Introduzione a parte, va precisato innanzitutto che i cavalli di battaglia della scorsa campagna elettorale flat tax (quasi per tutti) e riforma della legge Fornero sulle pensioni non saranno praticabili. Una riforma delle pensioni che abolisca in qualche modo il limite generale dei 67 anni previsto dalla legge Fornero, non pare dunque almeno per il momento praticabile. Il governo forse proverà a rifinanziare “quota 103”. La denatalità di cui soffre da anni l’Italia, che il governo vorrebbe tentare di curare con incentivi per chi fa figli, poco efficaci se non si offrono nuove e valide opportunità di lavoro, ma inevitabilmente anche con l’integrazione di stranieri extracomunitari, costituisce per Giorgetti l’ostacolo principale al superamento della Fornero. “La natalità è fondamentale”, perché “non c’è nessuna riforma o misura previdenziale che tiene nel medio e lungo periodo” con i numeri che ha oggi l’Italia, avverte.
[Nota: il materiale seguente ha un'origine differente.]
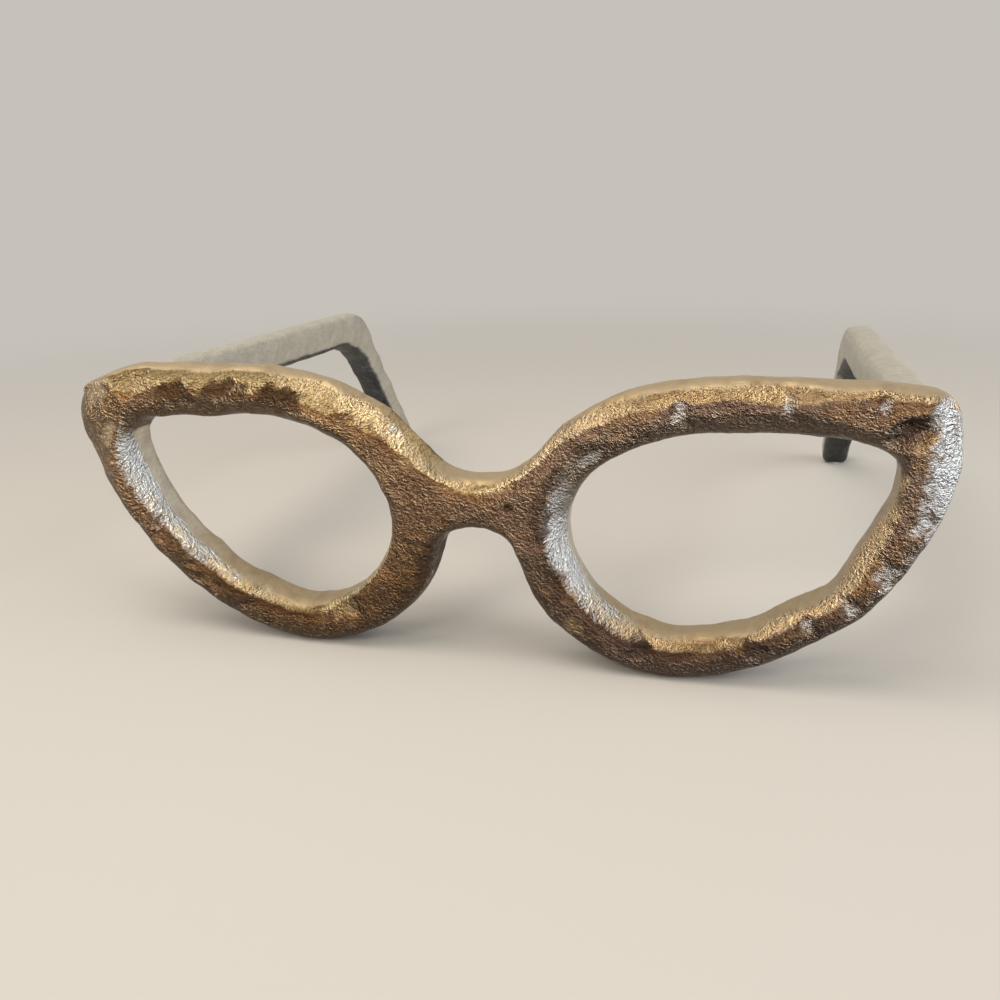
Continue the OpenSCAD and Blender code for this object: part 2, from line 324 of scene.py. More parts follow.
def facingTone(tree, finish, right, ahead, up):  # shade below, brown ahead, gold above that, pale on top
    # Rosy tones are a painted tint of the light on the right side, growing towards the right
    rosy = attribute(tree, "rosy")
    inLens = attribute(tree, "inLens")
    offLens = minus(tree, 1.0, inLens)
    shade = mixTones(tree, rosy, finish["shade"], finish["rosyShade"])
    gold = mixTones(tree, rosy, finish["gold"], finish["rosyGold"])
    lined = times(tree, fade(tree, noiseAt(tree, *noises["streaks"]), "lined"), finish["streaks"])
    pale = mixTones(tree, lined, finish["pale"], finish["silver"])

    # Brown on faces ahead is painted shade, darker again in the shade tone below and on faces turned left;
    # amber comes in at random
    tone = mixTones(tree, rosy, finish["brown"], finish["rosyBrown"])
    tone = mixTones(tree, fade(tree, noiseAt(tree, *noises["patina"]), "patina"), tone, finish["amber"])
    tone = mixTones(tree, lined, tone, finish["silver"])
    tone = mixTones(tree, fade(tree, up, "shadeUp"), tone, shade)
    leftward = times(tree, fade(tree, right, "leftRight"), fade(tree, up, "leftUp"))
    tone = mixTones(tree, leftward, tone, shade)

    # Gold where the metal faces up and along the lens's rounded edges is a painted warm highlight, and pale
    # on the tops is the painted lit tone
    rounding = times(tree, fade(tree, ahead, "roundAhead"), fade(tree, up, "roundUp"))
    rounding = times(tree, rounding, times(tree, inLens, fade(tree, right, "roundRight")))
    warmHighlight = larger(tree, fade(tree, up, "goldUp"), rounding)
    tone = mixTones(tree, warmHighlight, tone, gold)
    tone = mixTones(tree, fade(tree, up, "paleUp"), tone, pale)

    # Silver where the metal faces right is a painted cool reflection, half of it on the outer sides facing
    # right, and strongest where it is bright
    coolSheen = times(tree, fade(tree, right, "silverRight"), fade(tree, up, "silverUp"))
    onOuter = times(tree, fade(tree, up, "silverOuter"), offLens)
    coolSheen = times(tree, coolSheen, plus(tree, inLens, onOuter))
    tone = mixTones(tree, coolSheen, tone, finish["silver"])
    side = mixTones(tree, grain["sideMix"], finish["rosyBrown"], finish["silver"])
    tone = mixTones(tree, times(tree, fade(tree, right, "sideRight"), offLens), tone, side)

    # The lens walls are painted lighter where they face right, a painted highlight, and pale towards the top
    inner = mixTones(tree, fade(tree, right, "innerRight"), finish["inner"], finish["innerBright"])
    inner = mixTones(tree, fade(tree, up, "innerTop"), inner, pale)
    inside = times(tree, fade(tree, ahead, "innerAhead"), fade(tree, up, "innerUp"))
    tone = mixTones(tree, times(tree, inside, inLens), tone, inner)

    tones = {"goldHighlight": gold, "silverHighlight": finish["silver"], "paleLit": pale, "dark": shade}
    bright = times(tree, fade(tree, right, "brightRight"), coolSheen)
    return tone, tones, warmHighlight, coolSheen, bright


def castBronze(name, finish):
    material, tree, shader = newMaterial(name)
    right, ahead, up = (attribute(tree, facing) for facing in ("facesRight", "facesAhead", "facesUp"))
    normal, depth = grainBump(tree)
    tree.links.new(normal, shader.inputs["Normal"])
    glint, faceLight = grainGlint(tree, normal, right, ahead, up)

    # Grain and breaks make the borders between the tones ragged
    breaks = fade(tree, noiseAt(tree, *noises["breaks"]), "breaks")
    dither = times(tree, glint, grain["dither"])
    # lowShade paints shade on the low faces ahead: they turn darker towards the bottom
    lowShade = attribute(tree, "lowShade")
    up = plus(tree, up, plus(tree, dither, times(tree, breaks, grain["breakUp"])))
    up = minus(tree, up, times(tree, lowShade, grain["lowShadeUp"]))
    right = plus(tree, right, plus(tree, dither, times(tree, breaks, grain["breakRight"])))
    # The nose gap gets painted shade: its faces count as turned further left
    right = minus(tree, right, times(tree, attribute(tree, "gap"), grain["gapRight"]))
    tone, tones, warmHighlight, coolSheen, bright = facingTone(tree, finish, right, ahead, up)

    # The painted marks lie over that, and the painted gold and silver get more painted glints
    lift = larger(tree, times(tree, warmHighlight, grain["goldLift"]), times(tree, coolSheen, grain["silverLift"]))
    lift = plus(tree, lift, times(tree, bright, grain["brightLift"]))
    silverHighlight = coolSheen
    for layer, patchTone in tones.items():
        shown = plus(tree, attribute(tree, layer), times(tree, breaks, grain["breakPatch"]))
        shown = remap(tree, plus(tree, shown, dither), patches["start"], patches["full"], 0, patches[layer])
        tone = mixTones(tree, shown, tone, patchTone)
        if layer == "silverHighlight":
            silverHighlight = larger(tree, silverHighlight, shown)
        if layer != "dark":
            lift = larger(tree, lift, times(tree, shown, grain["silverLift"]))
    # Painted glints are sharper on the painted gold and silver, and duller in painted shade low on the front
    # and in dark marks
    sharper = times(tree, silverHighlight, grain["silverSharper"])
    sharper = plus(tree, sharper, times(tree, warmHighlight, grain["goldSharper"]))
    glint = plus(tree, times(tree, glint, plus(tree, 1.0, sharper)), lift)
    dull = larger(tree, lowShade, times(tree, attribute(tree, "dark"), grain["darkDull"]))
    glint = minus(tree, glint, times(tree, dull, grain["lowShadeDull"]))

    colour = mixColours(tree, fade(tree, glint, "glint"), *tone)
    # Painted sparkle: a near-white highlight on the grains that lean most to the light, less on silver
    sparkle = times(tree, fade(tree, glint, "sparkle"), fade(tree, faceLight, "sparkleLight"))
    sparkle = times(tree, sparkle, fade(tree, silverHighlight, "sparkleSilver"))
    sparkle = times(tree, sparkle, attribute(tree, "rough"))
    colour = mixColours(tree, sparkle, colour, finish["sparkle"])
    mottle = noiseAt(tree, *noises["mottle"])
    colour = mixColours(tree, fade(tree, mottle, "mottle"), colour, tones["dark"][1])
    tree.links.new(colour, shader.inputs["Base Color"])
    shader.inputs["Metallic"].default_value = 1.0
    polish = plus(tree, fade(tree, mottle, "mottlePolish"), fade(tree, depth, "grainPolish"))
    polish = minus(tree, polish, times(tree, bright, grain["brightPolish"]))
    tree.links.new(polish, shader.inputs["Roughness"])
    return material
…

In rampa di lancio c’è la riproposizione del taglio del cuneo contributivo in scadenza a fine anno. Resta tuttavia da capire se verrà prorogato nella versione più corposa introdotta con il decreto primo maggio (7 punti per i redditi fino a 25mila e 6 per quelli fino a 35mila), per la quale servono 9-10 miliardi, o facendo una media con il taglio deciso avviato con la scorsa legge di bilancio. A determinare ogni scelta saranno le risorse: la coperta è ancora corta, con la necessità di trovare per la manovra circa 20-25 miliardi.
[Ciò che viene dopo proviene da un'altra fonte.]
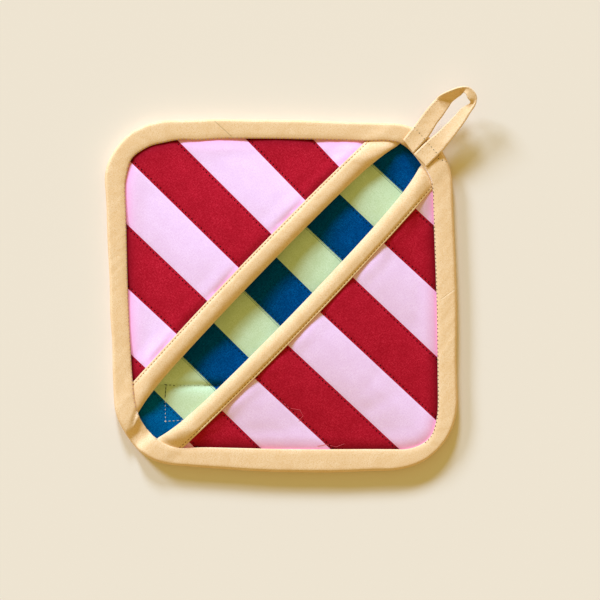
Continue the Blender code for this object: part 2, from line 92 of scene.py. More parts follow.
mouths = {
    "upper": {"sign": -1.0, "distance": 0.0190, "bow": 0.0024, "width": 0.0121},
    "lower": {"sign": 1.0, "distance": 0.0122, "bow": 0.0029, "width": 0.0115},
}
mouthShape = {"hook": 0.0035, "hookPower": 8, "turn": 1.0, "foldDepth": 0.0018, "ease": 0.0004,
              "endEase": 0.0013, "gape": {"upper": 0.0042, "lower": 0.0034}, "gapeReach": 0.072}

# Seams of the patchwork: place on the middle diagonal, turn in degrees
patchwork = {
    "base": {
        "colours": ["blue", "green"], "seed": 3.0,
        "seams": [(-0.0969, 0.3), (-0.0696, 0.5), (-0.0415, 0.2), (-0.0139, 0.5), (0.0145, 0.3),
                  (0.0415, 1.5), (0.0701, 1.4), (0.0979, 2.0)]},
    "upper": {
        "colours": ["red", "pink"], "seed": 11.0,
        "seams": [(-0.0899, 2.0), (-0.0616, 2.0), (-0.0340, 1.35), (-0.0063, 0.6), (0.0224, 0.0),
                  (0.0513, -0.9), (0.0803, -1.7)]},
    "lower": {
        "colours": ["pink", "red"], "seed": 19.0,
        "seams": [(-0.1046, 0.7), (-0.0763, 0.7), (-0.0487, 2.0), (-0.0197, 2.0), (0.0087, 2.0),
                  (0.0384, 1.6), (0.0664, 2.3), (0.0956, 2.3)]},
}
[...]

Al momento, a fronte di un elenco già ricco di uscite (oltre al cuneo, le spese obbligate stimate in 6 miliardi, la riduzione dell’Irpef a 3 aliquote per cui si cercano almeno 4 miliardi, la replica della tassazione agevolata sui premi di produttività e i fringe benefit cui servono circa 1-2 miliardi, oltre al capitolo pensioni), la voce ‘entrate’ conta solo i 4,5 miliardi ricavati in deficit dal Def e i 300 milioni per il 2024 previsti dalla spending review dei ministeri, cui vanno aggiunte le risorse che il governo punta a raccogliere dal nuovo rapporto ‘collaborativo’ tra fisco e contribuente e dalla nuova tassa sugli extraprofitti delle banche, da cui sono attesi circa 2,5 miliardi. Proprio sugli extraprofitti si lavora alle possibili modifiche in vista della conversione in Parlamento: l’obiettivo sarebbe di garantire il massimo gettito per il 2023, alleggerendo il peso per le banche e la soluzione cui si guarda è quella del credito d’imposta. Un’ipotesi subito apprezzata dal mercato, con le banche in luce a Piazza Affari. Mentre il governo esclude che la tassa venga estesa ad altri settori (ipotesi che aveva preoccupato Farmindustria).